— start Supplied information —
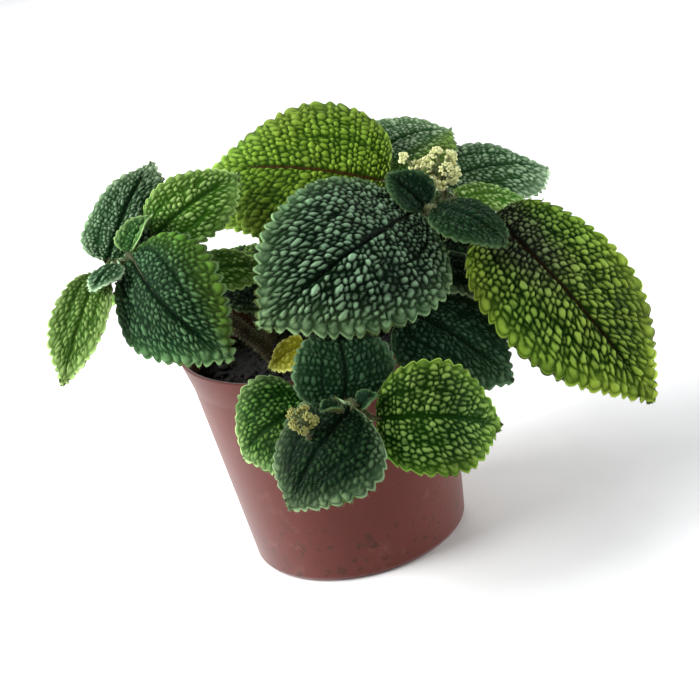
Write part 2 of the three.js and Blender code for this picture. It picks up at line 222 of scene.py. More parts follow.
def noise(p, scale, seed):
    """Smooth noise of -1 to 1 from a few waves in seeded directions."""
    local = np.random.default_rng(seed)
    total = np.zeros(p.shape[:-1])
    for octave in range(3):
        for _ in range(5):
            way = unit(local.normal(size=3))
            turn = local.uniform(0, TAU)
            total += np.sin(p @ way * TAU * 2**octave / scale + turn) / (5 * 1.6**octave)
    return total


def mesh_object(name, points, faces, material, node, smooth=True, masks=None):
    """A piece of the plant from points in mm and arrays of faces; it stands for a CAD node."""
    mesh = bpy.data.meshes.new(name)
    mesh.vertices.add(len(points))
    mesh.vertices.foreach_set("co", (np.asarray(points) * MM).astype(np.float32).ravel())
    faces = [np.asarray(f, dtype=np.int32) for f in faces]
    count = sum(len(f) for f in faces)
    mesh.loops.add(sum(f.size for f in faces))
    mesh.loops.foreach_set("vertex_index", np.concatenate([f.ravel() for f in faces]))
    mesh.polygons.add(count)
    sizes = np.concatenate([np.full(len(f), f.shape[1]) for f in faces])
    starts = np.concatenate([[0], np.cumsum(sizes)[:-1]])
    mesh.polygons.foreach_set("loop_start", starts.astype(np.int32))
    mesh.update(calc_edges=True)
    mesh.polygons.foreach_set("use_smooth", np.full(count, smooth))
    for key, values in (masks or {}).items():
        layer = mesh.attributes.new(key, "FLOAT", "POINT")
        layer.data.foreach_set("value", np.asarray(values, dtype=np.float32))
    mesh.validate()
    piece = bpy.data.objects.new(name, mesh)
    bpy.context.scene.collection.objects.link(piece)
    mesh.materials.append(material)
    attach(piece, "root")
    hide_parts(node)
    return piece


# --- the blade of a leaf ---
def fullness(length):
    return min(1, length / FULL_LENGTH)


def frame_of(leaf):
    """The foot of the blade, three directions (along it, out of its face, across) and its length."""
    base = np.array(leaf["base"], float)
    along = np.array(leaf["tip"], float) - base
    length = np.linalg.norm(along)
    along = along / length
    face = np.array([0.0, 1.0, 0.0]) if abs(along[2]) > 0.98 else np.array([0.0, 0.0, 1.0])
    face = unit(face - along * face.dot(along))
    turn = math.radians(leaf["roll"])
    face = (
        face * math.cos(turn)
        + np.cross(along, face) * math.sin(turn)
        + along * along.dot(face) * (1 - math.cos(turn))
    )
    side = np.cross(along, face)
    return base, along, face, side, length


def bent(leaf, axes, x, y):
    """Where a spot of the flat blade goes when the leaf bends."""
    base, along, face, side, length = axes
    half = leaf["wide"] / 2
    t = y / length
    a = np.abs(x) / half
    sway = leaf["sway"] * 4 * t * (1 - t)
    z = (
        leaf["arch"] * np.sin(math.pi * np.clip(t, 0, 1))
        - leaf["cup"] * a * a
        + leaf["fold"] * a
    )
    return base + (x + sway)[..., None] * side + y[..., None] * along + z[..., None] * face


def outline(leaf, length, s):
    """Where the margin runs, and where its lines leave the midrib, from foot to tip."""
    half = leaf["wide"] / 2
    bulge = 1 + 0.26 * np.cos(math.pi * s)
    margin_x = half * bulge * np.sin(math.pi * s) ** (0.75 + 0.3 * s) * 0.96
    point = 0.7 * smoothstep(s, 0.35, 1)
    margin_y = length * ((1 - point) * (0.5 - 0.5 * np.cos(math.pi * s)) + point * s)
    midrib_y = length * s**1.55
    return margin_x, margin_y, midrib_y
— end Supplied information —
**Objective:**
From the top of the listing above, restate each line word for word up to and including the line with "return total"; add nothing else.

**Full output:**
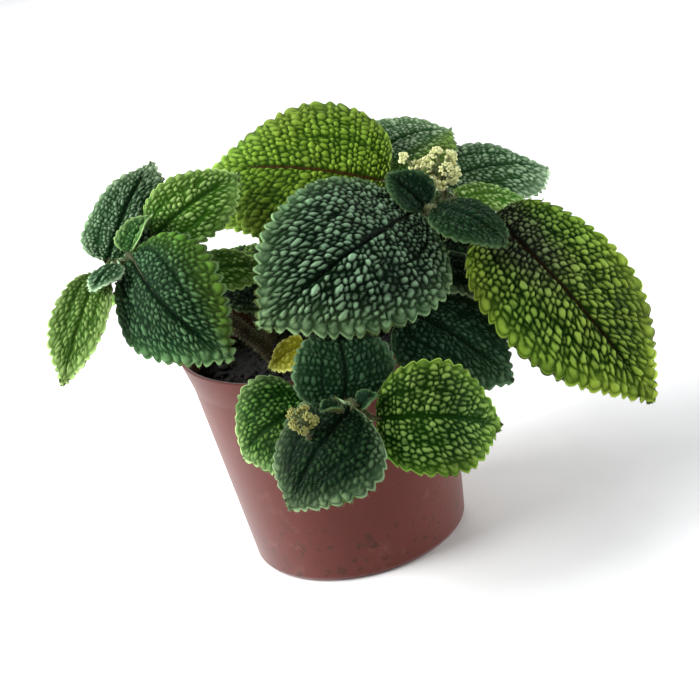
Write part 2 of the three.js and Blender code for this picture. It picks up at line 222 of scene.py. More parts follow.
def noise(p, scale, seed):
    """Smooth noise of -1 to 1 from a few waves in seeded directions."""
    local = np.random.default_rng(seed)
    total = np.zeros(p.shape[:-1])
    for octave in range(3):
        for _ in range(5):
            way = unit(local.normal(size=3))
            turn = local.uniform(0, TAU)
            total += np.sin(p @ way * TAU * 2**octave / scale + turn) / (5 * 1.6**octave)
    return total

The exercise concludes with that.